Realistic Price Scenarios:
- Conservative: $2.00-2.50 per token (3-4x upside) by 2027, assuming modest adoption
- Base: $5.35-6.90 per token (8-10x upside) by 2028, assuming current trajectory continuation
- Optimistic: $12.20-18.18 per token (18-27x upside) by 2029, assuming maximum realistic potential
Critical Success Factors:
The protocol's success hinges on transitioning from speculative hype to sustainable utility. Current revenue metrics and agent creation trends suggest this transition is incomplete, creating both risk and opportunity. Realization of price potential requires:
- Successful execution of product roadmap (Console, multi-chain expansion, robotics integration)

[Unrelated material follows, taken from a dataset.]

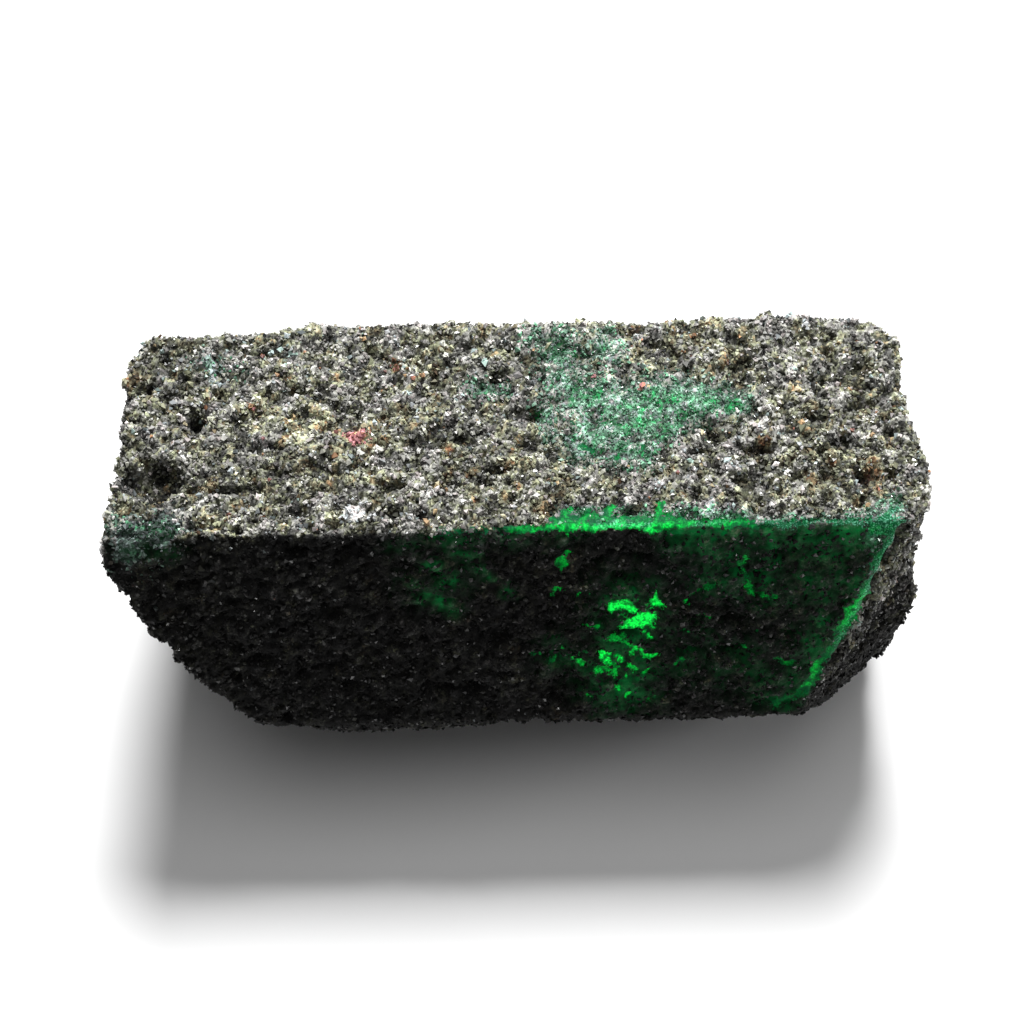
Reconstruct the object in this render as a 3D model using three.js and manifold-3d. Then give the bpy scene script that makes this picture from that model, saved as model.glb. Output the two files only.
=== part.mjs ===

- Enterprise adoption acceleration beyond current gaming/entertainment focus
- Regulatory clarity enabling institutional capital deployment
- Sustained developer incentives driving organic agent creation
- Competitive moat establishment through network effects
The 87% correction from ATH has eliminated much of the speculative premium, but fundamental adoption metrics remain early-stage relative to the protocol's ambitions. Current valuation appears conservative relative to verified economic activity and comparable project multiples, suggesting meaningful appreciation is possible if execution validates the AI agent infrastructure thesis.